Implications for the Revolution
How would a videogames crash affect the multimedia revolution? The short-term effects would be seriously negative, but the long-term effects would be positive. First, we must recognize that a serious reversal in the videogames business would have negative repercussions throughout the rest of the industry. A great many companies in this industry straddle multiple platforms, and videogames often provide their largest source of income. Take away those videogame profits and many of the multimedia projects underway will be cancelled. Second, a collapse in videogames work would cost us the economies of scale that we have developed in software and development technologies. Third, and most important, it would cause a collapse of confidence in interactive entertainment in general, which in turn would mean a reduction in the amount of capital available to us.

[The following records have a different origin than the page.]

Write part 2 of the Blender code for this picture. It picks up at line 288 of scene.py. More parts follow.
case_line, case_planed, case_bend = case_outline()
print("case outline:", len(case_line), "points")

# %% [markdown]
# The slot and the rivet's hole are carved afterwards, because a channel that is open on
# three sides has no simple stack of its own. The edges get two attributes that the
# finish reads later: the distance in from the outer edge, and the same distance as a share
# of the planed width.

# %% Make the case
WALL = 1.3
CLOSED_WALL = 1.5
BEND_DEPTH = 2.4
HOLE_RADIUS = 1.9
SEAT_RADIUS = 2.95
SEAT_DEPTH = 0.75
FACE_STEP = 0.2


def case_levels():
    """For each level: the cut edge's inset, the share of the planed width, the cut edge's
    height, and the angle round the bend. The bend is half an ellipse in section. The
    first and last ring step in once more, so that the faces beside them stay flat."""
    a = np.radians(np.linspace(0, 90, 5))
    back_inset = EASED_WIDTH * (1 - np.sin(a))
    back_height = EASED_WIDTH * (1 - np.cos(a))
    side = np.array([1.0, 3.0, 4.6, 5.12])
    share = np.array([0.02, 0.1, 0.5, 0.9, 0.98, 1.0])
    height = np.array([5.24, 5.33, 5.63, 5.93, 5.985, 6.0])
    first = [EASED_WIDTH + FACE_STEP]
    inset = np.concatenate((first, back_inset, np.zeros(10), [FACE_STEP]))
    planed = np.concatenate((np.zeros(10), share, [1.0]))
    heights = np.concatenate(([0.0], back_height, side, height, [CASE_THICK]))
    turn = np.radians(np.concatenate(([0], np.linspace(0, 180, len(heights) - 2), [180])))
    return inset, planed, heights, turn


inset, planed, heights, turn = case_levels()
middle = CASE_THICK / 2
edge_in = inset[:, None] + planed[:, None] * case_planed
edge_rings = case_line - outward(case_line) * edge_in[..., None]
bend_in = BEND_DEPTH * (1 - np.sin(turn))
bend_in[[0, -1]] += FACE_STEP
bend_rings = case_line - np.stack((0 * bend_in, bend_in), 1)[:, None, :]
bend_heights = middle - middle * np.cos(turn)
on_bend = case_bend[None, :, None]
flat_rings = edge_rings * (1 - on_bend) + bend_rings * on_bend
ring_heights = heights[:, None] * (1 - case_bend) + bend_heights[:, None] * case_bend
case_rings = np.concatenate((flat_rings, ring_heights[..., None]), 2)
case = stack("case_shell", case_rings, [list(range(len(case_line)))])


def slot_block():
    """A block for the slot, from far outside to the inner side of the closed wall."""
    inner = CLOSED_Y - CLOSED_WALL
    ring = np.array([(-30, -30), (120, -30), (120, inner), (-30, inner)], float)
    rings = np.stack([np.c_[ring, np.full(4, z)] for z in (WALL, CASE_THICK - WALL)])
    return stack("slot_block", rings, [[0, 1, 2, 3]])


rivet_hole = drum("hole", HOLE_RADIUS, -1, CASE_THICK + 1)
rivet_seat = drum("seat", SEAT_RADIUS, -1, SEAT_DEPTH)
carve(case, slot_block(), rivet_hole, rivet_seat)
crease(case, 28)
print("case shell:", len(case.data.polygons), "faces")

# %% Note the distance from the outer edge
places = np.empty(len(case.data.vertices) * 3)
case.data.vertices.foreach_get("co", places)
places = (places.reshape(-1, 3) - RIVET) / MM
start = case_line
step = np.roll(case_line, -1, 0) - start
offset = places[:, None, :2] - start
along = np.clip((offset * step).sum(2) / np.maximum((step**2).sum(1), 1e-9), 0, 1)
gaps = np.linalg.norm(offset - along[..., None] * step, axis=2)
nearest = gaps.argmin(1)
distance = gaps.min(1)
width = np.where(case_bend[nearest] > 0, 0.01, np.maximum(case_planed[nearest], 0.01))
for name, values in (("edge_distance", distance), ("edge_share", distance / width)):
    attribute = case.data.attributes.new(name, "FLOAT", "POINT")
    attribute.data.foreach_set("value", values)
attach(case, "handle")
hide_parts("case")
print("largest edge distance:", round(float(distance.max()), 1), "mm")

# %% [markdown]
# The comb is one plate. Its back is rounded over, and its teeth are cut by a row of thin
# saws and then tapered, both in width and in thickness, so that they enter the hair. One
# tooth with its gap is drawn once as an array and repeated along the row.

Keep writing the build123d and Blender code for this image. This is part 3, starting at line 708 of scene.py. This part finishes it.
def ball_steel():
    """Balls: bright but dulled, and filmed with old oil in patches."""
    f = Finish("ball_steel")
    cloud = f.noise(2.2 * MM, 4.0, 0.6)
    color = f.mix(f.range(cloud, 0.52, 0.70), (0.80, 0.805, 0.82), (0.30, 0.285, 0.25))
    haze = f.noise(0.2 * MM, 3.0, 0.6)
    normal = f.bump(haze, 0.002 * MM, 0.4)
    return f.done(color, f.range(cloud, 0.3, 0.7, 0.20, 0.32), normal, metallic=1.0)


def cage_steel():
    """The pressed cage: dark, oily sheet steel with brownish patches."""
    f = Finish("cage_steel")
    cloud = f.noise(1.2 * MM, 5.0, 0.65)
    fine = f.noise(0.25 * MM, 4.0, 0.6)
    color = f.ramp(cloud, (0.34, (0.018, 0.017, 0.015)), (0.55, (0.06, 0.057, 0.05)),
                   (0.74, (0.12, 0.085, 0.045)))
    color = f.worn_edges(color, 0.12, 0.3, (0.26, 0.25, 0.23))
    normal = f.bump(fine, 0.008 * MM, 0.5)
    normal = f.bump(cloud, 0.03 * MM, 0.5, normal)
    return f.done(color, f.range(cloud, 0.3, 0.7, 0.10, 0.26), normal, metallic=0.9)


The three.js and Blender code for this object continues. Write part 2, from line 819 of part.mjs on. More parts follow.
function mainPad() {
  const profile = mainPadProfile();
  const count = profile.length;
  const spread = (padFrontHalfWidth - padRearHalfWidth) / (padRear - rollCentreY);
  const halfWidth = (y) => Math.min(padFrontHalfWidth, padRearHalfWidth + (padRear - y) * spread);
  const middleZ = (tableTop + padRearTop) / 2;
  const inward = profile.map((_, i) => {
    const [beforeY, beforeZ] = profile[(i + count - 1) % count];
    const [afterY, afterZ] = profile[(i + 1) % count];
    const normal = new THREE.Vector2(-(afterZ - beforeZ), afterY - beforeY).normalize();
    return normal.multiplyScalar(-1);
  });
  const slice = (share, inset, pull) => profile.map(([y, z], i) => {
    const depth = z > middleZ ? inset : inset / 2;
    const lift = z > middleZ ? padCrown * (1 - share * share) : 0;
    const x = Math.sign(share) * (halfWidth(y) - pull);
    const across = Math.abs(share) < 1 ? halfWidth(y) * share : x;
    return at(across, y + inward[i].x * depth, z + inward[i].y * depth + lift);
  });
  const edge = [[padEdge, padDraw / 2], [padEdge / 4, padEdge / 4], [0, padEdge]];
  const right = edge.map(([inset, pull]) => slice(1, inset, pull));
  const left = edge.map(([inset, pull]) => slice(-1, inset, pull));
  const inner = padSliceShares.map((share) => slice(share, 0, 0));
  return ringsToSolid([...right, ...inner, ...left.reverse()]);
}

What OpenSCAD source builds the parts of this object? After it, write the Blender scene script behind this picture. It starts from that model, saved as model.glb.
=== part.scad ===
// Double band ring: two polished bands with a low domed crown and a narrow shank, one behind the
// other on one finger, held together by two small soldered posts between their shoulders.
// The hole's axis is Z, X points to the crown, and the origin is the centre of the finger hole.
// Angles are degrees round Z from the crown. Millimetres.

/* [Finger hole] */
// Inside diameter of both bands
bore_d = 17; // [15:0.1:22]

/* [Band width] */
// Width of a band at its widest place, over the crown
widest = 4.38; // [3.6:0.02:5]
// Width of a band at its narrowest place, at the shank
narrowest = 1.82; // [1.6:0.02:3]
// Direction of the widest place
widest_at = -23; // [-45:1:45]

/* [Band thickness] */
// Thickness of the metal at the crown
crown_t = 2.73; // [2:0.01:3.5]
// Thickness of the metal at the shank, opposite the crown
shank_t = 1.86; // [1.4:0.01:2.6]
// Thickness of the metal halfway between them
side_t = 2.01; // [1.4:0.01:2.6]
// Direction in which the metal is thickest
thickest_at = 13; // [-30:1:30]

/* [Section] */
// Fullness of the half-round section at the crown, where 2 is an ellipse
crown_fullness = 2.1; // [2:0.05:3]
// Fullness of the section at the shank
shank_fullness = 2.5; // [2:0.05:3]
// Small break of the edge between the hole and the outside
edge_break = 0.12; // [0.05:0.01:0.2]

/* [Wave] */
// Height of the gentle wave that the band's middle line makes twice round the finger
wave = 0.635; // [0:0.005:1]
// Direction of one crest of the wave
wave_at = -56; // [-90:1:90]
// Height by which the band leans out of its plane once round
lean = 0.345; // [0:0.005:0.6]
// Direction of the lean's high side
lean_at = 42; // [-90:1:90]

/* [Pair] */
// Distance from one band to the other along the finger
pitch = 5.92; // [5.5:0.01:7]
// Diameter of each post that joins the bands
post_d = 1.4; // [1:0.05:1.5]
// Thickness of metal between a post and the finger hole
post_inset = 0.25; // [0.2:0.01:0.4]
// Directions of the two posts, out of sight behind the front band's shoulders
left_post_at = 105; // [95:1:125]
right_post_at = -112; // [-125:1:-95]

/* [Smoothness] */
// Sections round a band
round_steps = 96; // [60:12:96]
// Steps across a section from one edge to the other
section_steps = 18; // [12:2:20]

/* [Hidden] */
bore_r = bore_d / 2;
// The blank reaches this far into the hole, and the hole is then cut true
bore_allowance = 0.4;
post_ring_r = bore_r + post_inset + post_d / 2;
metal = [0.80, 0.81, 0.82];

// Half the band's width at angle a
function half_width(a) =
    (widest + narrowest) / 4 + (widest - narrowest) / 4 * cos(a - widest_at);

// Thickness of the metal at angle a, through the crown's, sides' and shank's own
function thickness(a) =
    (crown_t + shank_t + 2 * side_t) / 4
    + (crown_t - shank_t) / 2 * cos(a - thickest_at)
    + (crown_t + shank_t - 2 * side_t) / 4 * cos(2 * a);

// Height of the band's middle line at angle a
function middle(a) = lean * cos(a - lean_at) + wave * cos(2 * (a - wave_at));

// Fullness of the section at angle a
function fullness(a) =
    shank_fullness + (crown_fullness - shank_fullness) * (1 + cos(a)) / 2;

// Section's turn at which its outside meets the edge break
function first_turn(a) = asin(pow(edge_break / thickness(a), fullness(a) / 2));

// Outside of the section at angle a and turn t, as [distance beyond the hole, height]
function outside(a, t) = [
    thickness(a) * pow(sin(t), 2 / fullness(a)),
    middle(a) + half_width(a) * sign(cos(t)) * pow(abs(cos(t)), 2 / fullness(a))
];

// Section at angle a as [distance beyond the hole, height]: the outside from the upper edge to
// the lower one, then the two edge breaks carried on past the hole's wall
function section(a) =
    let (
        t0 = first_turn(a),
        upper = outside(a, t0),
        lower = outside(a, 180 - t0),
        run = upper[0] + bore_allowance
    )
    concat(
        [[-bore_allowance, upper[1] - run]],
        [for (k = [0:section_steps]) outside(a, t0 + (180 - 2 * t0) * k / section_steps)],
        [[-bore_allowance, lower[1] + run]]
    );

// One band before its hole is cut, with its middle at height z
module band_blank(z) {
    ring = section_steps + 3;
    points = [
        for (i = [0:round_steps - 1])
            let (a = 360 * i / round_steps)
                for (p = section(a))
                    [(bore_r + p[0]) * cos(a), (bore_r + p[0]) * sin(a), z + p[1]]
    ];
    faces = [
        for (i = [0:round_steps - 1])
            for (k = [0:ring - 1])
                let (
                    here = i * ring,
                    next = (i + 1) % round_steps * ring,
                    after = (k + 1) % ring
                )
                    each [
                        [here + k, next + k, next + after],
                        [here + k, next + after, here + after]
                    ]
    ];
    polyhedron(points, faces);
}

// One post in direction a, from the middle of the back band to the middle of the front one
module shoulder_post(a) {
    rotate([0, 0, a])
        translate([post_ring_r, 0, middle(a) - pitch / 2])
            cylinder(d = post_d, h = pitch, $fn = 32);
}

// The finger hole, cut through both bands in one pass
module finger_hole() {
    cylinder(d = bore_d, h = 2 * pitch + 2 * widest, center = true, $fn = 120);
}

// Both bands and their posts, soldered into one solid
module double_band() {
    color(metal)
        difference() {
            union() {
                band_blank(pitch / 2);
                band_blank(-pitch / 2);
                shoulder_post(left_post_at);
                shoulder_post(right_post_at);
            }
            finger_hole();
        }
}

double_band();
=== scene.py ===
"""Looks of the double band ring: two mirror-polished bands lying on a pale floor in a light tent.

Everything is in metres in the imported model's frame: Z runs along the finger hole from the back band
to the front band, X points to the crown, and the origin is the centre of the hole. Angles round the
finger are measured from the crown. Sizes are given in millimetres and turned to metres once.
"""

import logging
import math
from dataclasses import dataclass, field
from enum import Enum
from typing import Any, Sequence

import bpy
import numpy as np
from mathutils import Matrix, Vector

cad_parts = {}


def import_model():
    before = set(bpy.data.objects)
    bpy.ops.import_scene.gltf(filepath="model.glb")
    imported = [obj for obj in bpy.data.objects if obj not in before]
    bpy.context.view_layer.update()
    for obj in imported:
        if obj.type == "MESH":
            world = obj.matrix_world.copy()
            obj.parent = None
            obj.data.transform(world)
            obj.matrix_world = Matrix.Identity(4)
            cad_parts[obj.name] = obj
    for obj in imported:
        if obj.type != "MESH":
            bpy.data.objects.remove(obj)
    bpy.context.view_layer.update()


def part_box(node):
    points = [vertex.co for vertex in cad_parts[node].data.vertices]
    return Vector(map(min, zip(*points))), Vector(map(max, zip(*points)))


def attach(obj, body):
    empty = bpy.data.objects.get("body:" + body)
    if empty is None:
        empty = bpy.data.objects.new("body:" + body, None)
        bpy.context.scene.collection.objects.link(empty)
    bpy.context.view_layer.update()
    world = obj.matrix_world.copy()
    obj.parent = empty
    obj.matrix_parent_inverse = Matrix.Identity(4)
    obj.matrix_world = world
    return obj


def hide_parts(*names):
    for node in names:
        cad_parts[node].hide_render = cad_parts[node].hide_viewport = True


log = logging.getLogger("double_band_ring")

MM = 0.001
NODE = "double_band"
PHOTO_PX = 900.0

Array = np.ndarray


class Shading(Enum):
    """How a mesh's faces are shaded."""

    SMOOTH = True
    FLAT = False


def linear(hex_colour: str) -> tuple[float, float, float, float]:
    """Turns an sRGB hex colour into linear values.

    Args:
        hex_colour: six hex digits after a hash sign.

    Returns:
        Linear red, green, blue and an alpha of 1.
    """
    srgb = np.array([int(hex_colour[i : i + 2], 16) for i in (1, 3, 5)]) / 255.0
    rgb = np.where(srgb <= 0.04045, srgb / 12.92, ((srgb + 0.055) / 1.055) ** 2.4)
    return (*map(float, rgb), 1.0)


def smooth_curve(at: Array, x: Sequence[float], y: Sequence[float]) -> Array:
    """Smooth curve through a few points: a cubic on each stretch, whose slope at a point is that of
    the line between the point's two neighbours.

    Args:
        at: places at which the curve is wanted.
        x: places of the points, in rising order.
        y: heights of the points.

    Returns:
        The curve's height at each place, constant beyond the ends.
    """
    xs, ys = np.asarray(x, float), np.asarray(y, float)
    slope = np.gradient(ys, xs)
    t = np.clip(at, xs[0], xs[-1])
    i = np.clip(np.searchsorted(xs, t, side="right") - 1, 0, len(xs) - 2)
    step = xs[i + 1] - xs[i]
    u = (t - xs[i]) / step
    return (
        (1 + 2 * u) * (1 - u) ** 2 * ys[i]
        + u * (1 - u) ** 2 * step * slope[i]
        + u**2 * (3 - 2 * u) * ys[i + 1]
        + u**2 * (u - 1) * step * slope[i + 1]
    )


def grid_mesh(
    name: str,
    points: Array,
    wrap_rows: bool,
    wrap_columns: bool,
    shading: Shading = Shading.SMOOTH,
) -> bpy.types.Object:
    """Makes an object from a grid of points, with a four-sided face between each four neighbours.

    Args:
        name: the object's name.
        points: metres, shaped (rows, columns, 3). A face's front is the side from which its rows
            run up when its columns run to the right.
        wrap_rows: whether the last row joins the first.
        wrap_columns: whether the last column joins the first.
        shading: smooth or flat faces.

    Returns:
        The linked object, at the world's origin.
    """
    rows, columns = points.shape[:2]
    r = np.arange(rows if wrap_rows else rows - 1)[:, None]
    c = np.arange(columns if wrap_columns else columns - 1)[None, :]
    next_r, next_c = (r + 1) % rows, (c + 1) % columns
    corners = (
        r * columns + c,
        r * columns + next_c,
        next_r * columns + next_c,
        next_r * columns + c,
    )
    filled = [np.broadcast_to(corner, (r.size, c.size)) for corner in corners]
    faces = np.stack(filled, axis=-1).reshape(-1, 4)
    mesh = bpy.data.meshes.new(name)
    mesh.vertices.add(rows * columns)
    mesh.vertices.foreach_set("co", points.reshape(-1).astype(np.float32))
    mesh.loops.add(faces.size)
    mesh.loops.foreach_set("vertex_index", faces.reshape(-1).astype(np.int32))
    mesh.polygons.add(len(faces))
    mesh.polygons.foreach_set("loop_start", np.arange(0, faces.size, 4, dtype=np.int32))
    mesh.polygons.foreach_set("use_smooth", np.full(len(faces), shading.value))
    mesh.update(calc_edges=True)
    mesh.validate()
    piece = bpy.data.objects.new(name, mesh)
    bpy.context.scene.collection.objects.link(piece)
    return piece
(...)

The same thing happened with computer games in 1984. The primary collapse came in videogames, but they dragged down computer games with them. There was no fundamental reason why computer games should have been affected; people continued to buy personal computers. But the taint of failure surrounding videogames touched computer games and poisoned their marketplace. I think that we could see something similar happen here if videogames collapsed.

Nonetheless, I would view such a development as a temporary setback, not a long-term defeat. Indeed, a collapse like this would clear out the deadwood in our industry, challenge antiquated assumptions, and encourage desperately-needed fresh thinking. In the long run, I think the future of interactive entertainment is a bright one.